> SET PROBLEM: Reproduce only the lines of the material below that start at the line containing "cad_parts[node].hide_render = cad_parts[node].hide_viewport" and stop at the line containing "obj.data.transform(world)". Keep both end lines.

> MATERIAL:
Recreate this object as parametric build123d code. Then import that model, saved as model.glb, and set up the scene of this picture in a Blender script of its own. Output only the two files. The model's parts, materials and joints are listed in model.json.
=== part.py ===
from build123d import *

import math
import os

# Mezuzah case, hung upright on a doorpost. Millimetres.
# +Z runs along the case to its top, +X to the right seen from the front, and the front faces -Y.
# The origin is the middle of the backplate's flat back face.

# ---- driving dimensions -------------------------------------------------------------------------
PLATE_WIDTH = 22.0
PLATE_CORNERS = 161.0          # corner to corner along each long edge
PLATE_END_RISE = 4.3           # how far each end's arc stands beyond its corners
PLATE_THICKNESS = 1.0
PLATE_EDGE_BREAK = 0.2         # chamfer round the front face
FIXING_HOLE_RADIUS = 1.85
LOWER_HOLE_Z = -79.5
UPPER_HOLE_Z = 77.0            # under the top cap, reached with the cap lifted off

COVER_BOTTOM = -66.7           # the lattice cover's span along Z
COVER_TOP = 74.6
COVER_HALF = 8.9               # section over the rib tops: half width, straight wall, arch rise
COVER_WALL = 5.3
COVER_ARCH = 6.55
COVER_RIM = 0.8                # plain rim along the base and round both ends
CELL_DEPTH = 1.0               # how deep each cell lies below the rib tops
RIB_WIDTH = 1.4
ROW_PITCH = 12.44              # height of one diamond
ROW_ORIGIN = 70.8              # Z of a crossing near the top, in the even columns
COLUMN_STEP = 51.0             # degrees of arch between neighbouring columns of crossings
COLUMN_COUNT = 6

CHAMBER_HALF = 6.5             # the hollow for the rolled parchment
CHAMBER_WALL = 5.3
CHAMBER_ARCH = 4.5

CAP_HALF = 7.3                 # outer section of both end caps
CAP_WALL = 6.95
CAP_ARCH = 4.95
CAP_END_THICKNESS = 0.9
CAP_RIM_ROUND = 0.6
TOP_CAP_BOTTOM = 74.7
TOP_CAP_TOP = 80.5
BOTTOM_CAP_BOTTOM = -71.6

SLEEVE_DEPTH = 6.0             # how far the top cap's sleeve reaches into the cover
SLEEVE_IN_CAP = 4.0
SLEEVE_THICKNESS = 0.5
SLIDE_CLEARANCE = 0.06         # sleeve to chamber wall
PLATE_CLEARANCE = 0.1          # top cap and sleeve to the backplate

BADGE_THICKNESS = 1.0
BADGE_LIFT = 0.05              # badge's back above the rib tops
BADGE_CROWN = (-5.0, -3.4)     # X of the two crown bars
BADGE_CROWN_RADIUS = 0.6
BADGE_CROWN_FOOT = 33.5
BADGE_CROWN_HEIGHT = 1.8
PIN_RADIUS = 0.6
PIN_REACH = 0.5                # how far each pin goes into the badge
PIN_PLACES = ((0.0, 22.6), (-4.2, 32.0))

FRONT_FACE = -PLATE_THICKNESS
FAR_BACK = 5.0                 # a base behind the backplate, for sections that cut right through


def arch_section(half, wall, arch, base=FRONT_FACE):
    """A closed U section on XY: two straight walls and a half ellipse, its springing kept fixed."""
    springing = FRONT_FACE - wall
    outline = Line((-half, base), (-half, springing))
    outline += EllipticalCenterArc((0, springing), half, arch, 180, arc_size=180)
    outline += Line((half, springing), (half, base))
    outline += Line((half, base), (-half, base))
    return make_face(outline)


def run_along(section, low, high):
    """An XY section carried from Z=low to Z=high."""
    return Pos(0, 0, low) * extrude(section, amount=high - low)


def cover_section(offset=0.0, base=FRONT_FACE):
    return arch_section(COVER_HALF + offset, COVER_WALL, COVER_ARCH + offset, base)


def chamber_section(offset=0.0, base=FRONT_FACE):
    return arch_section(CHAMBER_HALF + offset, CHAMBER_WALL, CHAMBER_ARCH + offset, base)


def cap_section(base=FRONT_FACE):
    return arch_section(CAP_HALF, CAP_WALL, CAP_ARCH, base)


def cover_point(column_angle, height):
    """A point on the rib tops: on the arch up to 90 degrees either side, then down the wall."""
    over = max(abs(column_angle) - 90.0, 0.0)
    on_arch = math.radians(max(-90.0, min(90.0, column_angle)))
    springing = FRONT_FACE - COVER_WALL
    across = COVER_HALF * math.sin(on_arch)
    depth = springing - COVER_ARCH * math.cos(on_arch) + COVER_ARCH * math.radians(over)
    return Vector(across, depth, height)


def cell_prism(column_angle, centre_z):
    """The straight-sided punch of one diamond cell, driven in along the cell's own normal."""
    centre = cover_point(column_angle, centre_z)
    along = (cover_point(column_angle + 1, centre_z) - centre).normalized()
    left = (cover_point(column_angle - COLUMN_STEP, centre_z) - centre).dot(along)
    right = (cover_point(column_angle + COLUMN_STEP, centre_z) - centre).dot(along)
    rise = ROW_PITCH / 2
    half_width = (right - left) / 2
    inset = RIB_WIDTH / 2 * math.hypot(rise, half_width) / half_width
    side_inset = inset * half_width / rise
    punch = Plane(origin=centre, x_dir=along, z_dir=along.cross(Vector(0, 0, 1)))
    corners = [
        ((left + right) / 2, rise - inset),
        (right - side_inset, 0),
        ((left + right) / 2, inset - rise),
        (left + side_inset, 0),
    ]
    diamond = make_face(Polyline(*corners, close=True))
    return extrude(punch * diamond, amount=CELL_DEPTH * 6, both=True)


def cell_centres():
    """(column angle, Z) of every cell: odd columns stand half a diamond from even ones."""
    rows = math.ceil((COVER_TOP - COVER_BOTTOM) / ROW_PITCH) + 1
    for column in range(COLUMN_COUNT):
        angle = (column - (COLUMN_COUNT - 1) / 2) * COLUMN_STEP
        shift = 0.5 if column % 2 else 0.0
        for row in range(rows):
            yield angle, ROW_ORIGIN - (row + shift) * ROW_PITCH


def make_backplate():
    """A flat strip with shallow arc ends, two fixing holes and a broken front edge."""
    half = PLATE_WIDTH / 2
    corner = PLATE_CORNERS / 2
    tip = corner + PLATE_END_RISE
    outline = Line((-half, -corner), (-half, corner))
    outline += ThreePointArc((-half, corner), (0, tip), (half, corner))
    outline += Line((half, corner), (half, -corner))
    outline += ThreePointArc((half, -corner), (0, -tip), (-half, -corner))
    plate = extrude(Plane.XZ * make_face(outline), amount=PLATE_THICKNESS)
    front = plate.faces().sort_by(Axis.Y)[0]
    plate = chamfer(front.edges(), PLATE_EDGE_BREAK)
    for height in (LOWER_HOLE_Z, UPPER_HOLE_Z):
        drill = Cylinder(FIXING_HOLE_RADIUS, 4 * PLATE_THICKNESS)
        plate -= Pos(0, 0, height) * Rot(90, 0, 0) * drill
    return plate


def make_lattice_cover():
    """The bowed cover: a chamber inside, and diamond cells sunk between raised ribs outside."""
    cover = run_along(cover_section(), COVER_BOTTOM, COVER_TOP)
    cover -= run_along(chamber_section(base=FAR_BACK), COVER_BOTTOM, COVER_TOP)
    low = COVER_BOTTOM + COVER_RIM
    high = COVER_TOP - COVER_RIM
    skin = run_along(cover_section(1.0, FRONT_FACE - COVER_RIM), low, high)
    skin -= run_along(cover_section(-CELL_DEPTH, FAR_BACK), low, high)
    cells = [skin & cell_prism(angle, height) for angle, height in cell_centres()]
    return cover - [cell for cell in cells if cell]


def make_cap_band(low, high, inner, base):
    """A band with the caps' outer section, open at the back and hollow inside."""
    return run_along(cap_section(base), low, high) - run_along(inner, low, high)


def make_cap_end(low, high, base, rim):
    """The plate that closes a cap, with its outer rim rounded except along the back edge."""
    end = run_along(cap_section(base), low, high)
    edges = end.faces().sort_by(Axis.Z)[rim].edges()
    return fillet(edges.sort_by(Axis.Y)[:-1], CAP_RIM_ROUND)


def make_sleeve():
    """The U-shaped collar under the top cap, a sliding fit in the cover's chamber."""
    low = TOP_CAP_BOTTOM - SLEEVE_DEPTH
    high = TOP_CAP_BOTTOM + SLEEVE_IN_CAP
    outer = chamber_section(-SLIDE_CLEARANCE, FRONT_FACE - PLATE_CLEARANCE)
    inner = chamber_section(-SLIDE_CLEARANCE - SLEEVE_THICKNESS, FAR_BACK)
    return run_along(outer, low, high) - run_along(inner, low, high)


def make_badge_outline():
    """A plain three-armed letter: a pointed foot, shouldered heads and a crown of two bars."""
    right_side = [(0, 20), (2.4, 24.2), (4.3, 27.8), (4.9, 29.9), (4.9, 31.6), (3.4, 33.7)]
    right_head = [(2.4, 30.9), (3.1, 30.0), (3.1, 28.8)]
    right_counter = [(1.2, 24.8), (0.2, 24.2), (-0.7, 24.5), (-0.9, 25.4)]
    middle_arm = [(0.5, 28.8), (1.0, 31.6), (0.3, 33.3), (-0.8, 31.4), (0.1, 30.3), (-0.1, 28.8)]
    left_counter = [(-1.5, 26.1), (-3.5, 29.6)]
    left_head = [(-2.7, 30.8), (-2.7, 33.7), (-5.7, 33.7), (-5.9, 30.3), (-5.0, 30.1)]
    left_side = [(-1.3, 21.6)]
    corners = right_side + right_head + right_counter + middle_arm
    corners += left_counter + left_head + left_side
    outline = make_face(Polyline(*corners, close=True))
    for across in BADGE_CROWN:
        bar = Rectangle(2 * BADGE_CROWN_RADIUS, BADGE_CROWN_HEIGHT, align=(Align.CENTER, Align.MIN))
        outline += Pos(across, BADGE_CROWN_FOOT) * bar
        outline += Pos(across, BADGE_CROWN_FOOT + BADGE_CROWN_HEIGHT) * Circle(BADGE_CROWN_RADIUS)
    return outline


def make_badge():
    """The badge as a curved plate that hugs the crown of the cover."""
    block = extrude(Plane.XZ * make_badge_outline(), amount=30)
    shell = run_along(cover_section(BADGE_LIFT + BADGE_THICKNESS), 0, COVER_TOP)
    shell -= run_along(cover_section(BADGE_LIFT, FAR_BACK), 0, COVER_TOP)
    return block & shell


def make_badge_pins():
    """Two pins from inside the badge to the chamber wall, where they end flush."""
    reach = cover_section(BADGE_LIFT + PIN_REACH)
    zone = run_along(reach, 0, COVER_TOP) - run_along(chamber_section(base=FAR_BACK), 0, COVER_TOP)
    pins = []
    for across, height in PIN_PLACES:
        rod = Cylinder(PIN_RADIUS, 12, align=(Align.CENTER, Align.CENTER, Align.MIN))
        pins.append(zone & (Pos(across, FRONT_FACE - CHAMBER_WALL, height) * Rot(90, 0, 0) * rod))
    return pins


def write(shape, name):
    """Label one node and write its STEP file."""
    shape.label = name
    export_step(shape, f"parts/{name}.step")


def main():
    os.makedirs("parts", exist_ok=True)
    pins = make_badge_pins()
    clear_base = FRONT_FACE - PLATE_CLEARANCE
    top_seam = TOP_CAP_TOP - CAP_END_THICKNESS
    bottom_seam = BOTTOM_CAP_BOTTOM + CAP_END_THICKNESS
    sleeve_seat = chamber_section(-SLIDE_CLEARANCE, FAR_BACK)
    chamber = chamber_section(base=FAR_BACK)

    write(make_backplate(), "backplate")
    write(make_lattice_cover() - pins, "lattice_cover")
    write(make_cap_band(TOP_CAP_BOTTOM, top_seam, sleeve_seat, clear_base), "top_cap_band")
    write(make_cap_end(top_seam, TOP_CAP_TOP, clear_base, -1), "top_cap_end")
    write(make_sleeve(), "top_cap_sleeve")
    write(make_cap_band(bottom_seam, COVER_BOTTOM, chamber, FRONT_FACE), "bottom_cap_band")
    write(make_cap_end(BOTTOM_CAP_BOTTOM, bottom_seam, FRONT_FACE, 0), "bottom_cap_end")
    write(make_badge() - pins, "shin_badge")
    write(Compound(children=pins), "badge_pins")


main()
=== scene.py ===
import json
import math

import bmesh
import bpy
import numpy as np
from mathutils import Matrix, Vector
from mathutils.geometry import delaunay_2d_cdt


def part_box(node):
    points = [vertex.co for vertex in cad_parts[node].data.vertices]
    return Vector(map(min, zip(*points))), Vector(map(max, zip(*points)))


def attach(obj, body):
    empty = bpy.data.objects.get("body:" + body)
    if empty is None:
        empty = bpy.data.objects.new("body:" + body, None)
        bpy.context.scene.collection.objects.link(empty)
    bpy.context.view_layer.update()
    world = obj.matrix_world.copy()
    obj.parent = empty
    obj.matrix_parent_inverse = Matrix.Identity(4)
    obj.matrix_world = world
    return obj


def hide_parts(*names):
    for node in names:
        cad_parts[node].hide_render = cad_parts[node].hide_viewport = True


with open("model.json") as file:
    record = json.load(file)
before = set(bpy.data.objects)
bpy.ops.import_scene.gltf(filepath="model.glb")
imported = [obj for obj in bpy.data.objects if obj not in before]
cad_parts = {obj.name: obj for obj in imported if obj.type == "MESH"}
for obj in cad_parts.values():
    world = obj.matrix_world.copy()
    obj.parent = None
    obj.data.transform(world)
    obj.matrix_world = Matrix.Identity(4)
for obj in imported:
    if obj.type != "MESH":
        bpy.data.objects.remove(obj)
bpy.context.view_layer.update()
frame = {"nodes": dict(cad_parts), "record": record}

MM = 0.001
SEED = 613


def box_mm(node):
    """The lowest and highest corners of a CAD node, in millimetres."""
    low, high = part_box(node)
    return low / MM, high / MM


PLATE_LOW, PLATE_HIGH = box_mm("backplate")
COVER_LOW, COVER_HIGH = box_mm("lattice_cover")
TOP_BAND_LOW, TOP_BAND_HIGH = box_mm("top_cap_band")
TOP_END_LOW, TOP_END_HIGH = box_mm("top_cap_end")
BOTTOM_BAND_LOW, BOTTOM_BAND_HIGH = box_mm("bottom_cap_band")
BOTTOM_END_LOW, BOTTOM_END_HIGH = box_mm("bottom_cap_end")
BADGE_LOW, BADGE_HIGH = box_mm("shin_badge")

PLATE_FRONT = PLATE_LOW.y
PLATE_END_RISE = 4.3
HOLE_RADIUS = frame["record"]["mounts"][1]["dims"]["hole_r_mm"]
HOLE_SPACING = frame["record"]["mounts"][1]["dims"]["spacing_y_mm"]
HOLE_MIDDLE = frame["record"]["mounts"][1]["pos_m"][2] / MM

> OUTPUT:
        cad_parts[node].hide_render = cad_parts[node].hide_viewport = True


with open("model.json") as file:
    record = json.load(file)
before = set(bpy.data.objects)
bpy.ops.import_scene.gltf(filepath="model.glb")
imported = [obj for obj in bpy.data.objects if obj not in before]
cad_parts = {obj.name: obj for obj in imported if obj.type == "MESH"}
for obj in cad_parts.values():
    world = obj.matrix_world.copy()
    obj.parent = None
    obj.data.transform(world)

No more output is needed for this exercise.